INSTRUCTIONS TO FOLLOW :: Output every line below without omitting or altering anything.

SOURCE MATERIAL ::
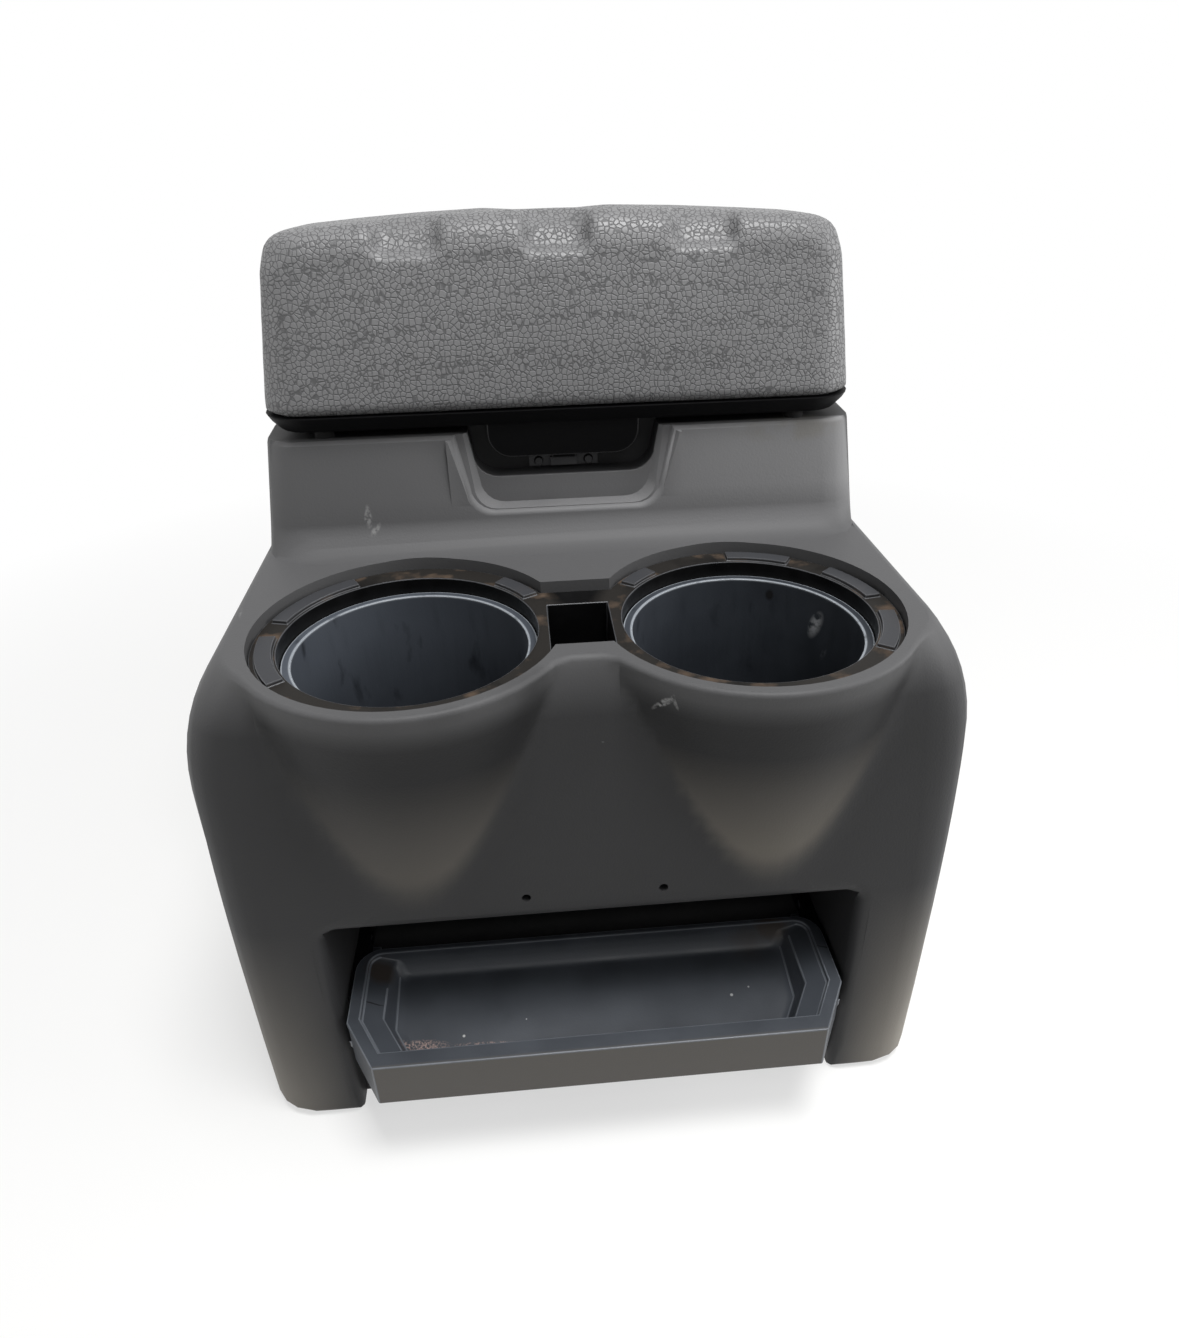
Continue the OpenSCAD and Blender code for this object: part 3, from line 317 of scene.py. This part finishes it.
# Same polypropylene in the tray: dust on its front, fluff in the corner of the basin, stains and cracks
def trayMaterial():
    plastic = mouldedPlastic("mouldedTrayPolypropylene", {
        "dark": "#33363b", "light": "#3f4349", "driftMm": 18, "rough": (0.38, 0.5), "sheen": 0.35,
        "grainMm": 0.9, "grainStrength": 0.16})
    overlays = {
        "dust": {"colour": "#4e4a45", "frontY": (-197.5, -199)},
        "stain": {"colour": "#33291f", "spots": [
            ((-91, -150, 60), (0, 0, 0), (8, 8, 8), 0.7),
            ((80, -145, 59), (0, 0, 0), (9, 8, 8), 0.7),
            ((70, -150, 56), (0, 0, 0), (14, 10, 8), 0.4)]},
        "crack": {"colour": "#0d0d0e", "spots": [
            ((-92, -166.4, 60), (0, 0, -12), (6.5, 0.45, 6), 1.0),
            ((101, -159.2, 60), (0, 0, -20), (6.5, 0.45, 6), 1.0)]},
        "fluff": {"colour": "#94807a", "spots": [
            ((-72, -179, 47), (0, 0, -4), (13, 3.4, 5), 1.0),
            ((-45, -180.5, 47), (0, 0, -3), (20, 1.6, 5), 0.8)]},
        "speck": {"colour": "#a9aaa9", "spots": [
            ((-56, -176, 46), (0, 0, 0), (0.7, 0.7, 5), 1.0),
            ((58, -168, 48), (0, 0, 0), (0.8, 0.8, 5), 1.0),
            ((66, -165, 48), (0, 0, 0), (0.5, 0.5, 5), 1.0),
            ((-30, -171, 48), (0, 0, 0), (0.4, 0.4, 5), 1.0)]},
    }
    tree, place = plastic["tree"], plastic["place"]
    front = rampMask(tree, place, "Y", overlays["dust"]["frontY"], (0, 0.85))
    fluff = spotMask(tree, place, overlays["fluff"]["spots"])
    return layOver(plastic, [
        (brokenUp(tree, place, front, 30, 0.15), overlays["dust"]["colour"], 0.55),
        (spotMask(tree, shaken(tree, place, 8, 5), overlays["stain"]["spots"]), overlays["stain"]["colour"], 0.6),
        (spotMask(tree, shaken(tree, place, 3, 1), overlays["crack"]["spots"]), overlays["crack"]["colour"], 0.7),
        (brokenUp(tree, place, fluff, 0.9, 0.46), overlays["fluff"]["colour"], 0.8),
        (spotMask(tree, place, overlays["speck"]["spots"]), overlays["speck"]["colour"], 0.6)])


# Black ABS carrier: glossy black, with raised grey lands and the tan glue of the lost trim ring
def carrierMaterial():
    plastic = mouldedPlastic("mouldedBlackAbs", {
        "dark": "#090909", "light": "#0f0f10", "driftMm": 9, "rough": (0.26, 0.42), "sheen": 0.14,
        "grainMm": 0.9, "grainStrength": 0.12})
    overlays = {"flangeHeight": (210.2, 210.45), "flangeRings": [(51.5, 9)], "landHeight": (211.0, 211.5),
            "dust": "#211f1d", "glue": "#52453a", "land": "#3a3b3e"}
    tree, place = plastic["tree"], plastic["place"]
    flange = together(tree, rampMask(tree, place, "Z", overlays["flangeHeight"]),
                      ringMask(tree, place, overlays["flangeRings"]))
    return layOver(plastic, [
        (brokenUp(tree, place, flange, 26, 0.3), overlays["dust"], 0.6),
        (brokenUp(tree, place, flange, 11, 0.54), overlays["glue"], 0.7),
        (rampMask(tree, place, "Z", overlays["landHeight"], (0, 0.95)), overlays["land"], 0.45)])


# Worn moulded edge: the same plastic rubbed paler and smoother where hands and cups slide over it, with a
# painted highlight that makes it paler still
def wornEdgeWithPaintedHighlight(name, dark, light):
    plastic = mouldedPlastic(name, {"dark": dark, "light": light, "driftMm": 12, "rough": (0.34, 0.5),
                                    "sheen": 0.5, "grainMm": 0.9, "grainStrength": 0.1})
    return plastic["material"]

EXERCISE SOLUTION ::
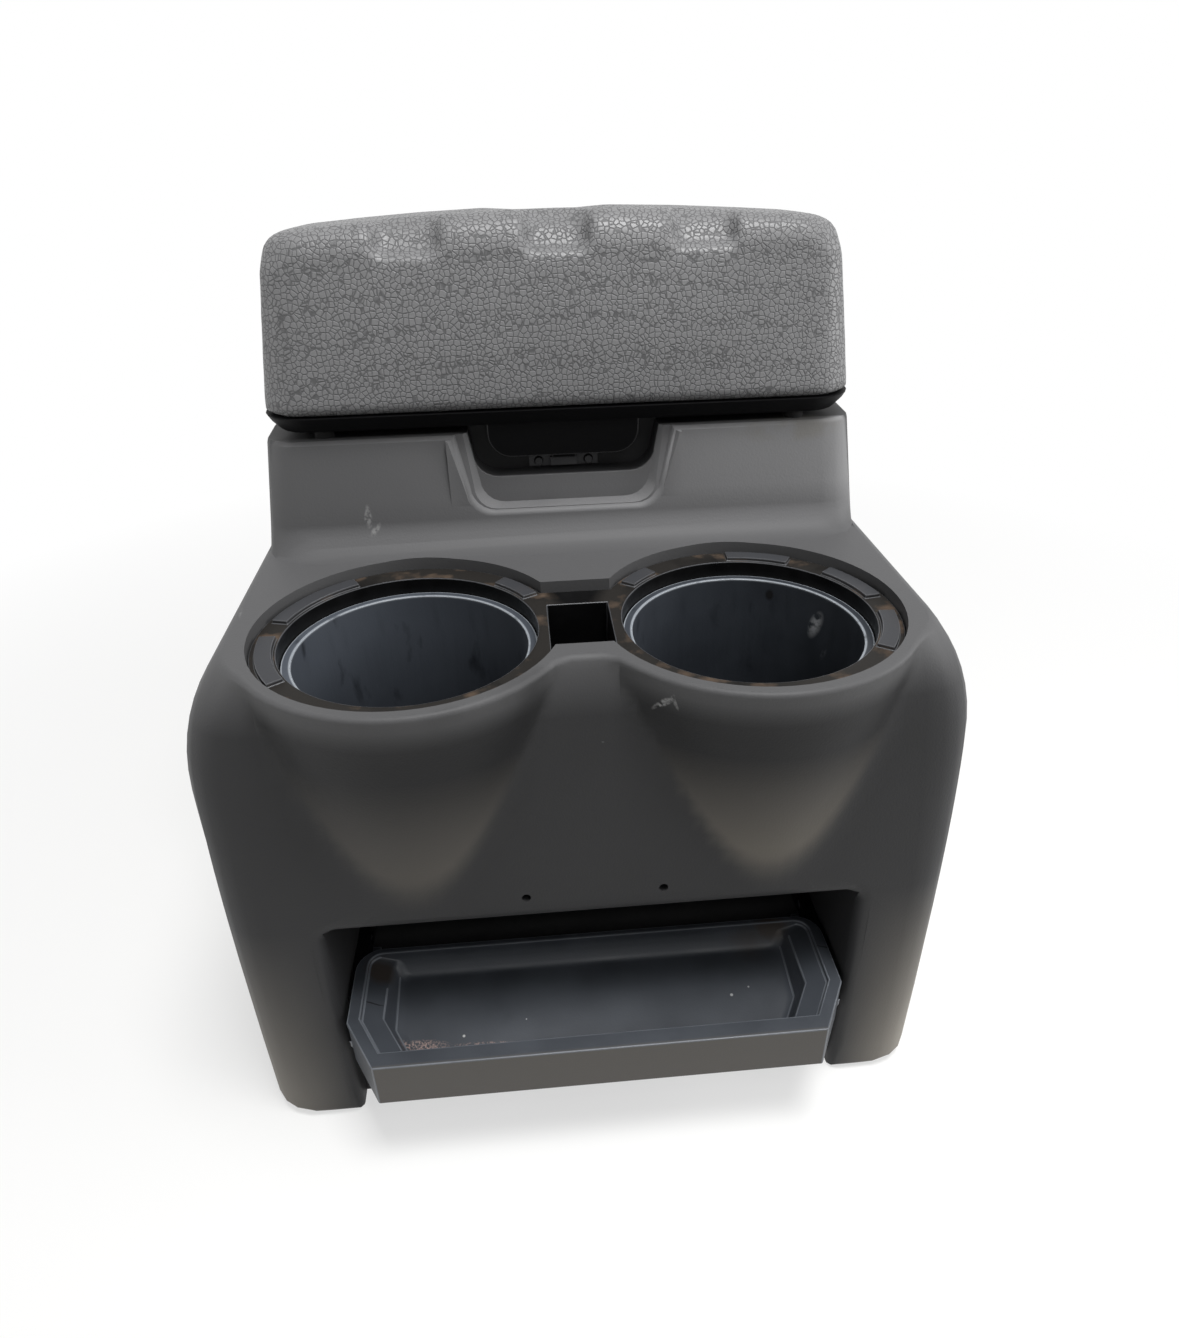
Continue the OpenSCAD and Blender code for this object: part 3, from line 317 of scene.py. This part finishes it.
# Same polypropylene in the tray: dust on its front, fluff in the corner of the basin, stains and cracks
def trayMaterial():
    plastic = mouldedPlastic("mouldedTrayPolypropylene", {
        "dark": "#33363b", "light": "#3f4349", "driftMm": 18, "rough": (0.38, 0.5), "sheen": 0.35,
        "grainMm": 0.9, "grainStrength": 0.16})
    overlays = {
        "dust": {"colour": "#4e4a45", "frontY": (-197.5, -199)},
        "stain": {"colour": "#33291f", "spots": [
            ((-91, -150, 60), (0, 0, 0), (8, 8, 8), 0.7),
            ((80, -145, 59), (0, 0, 0), (9, 8, 8), 0.7),
            ((70, -150, 56), (0, 0, 0), (14, 10, 8), 0.4)]},
        "crack": {"colour": "#0d0d0e", "spots": [
            ((-92, -166.4, 60), (0, 0, -12), (6.5, 0.45, 6), 1.0),
            ((101, -159.2, 60), (0, 0, -20), (6.5, 0.45, 6), 1.0)]},
        "fluff": {"colour": "#94807a", "spots": [
            ((-72, -179, 47), (0, 0, -4), (13, 3.4, 5), 1.0),
            ((-45, -180.5, 47), (0, 0, -3), (20, 1.6, 5), 0.8)]},
        "speck": {"colour": "#a9aaa9", "spots": [
            ((-56, -176, 46), (0, 0, 0), (0.7, 0.7, 5), 1.0),
            ((58, -168, 48), (0, 0, 0), (0.8, 0.8, 5), 1.0),
            ((66, -165, 48), (0, 0, 0), (0.5, 0.5, 5), 1.0),
            ((-30, -171, 48), (0, 0, 0), (0.4, 0.4, 5), 1.0)]},
    }
    tree, place = plastic["tree"], plastic["place"]
    front = rampMask(tree, place, "Y", overlays["dust"]["frontY"], (0, 0.85))
    fluff = spotMask(tree, place, overlays["fluff"]["spots"])
    return layOver(plastic, [
        (brokenUp(tree, place, front, 30, 0.15), overlays["dust"]["colour"], 0.55),
        (spotMask(tree, shaken(tree, place, 8, 5), overlays["stain"]["spots"]), overlays["stain"]["colour"], 0.6),
        (spotMask(tree, shaken(tree, place, 3, 1), overlays["crack"]["spots"]), overlays["crack"]["colour"], 0.7),
        (brokenUp(tree, place, fluff, 0.9, 0.46), overlays["fluff"]["colour"], 0.8),
        (spotMask(tree, place, overlays["speck"]["spots"]), overlays["speck"]["colour"], 0.6)])


# Black ABS carrier: glossy black, with raised grey lands and the tan glue of the lost trim ring
def carrierMaterial():
    plastic = mouldedPlastic("mouldedBlackAbs", {
        "dark": "#090909", "light": "#0f0f10", "driftMm": 9, "rough": (0.26, 0.42), "sheen": 0.14,
        "grainMm": 0.9, "grainStrength": 0.12})
    overlays = {"flangeHeight": (210.2, 210.45), "flangeRings": [(51.5, 9)], "landHeight": (211.0, 211.5),
            "dust": "#211f1d", "glue": "#52453a", "land": "#3a3b3e"}
    tree, place = plastic["tree"], plastic["place"]
    flange = together(tree, rampMask(tree, place, "Z", overlays["flangeHeight"]),
                      ringMask(tree, place, overlays["flangeRings"]))
    return layOver(plastic, [
        (brokenUp(tree, place, flange, 26, 0.3), overlays["dust"], 0.6),
        (brokenUp(tree, place, flange, 11, 0.54), overlays["glue"], 0.7),
        (rampMask(tree, place, "Z", overlays["landHeight"], (0, 0.95)), overlays["land"], 0.45)])


# Worn moulded edge: the same plastic rubbed paler and smoother where hands and cups slide over it, with a
# painted highlight that makes it paler still
def wornEdgeWithPaintedHighlight(name, dark, light):
    plastic = mouldedPlastic(name, {"dark": dark, "light": light, "driftMm": 12, "rough": (0.34, 0.5),
                                    "sheen": 0.5, "grainMm": 0.9, "grainStrength": 0.1})
    return plastic["material"]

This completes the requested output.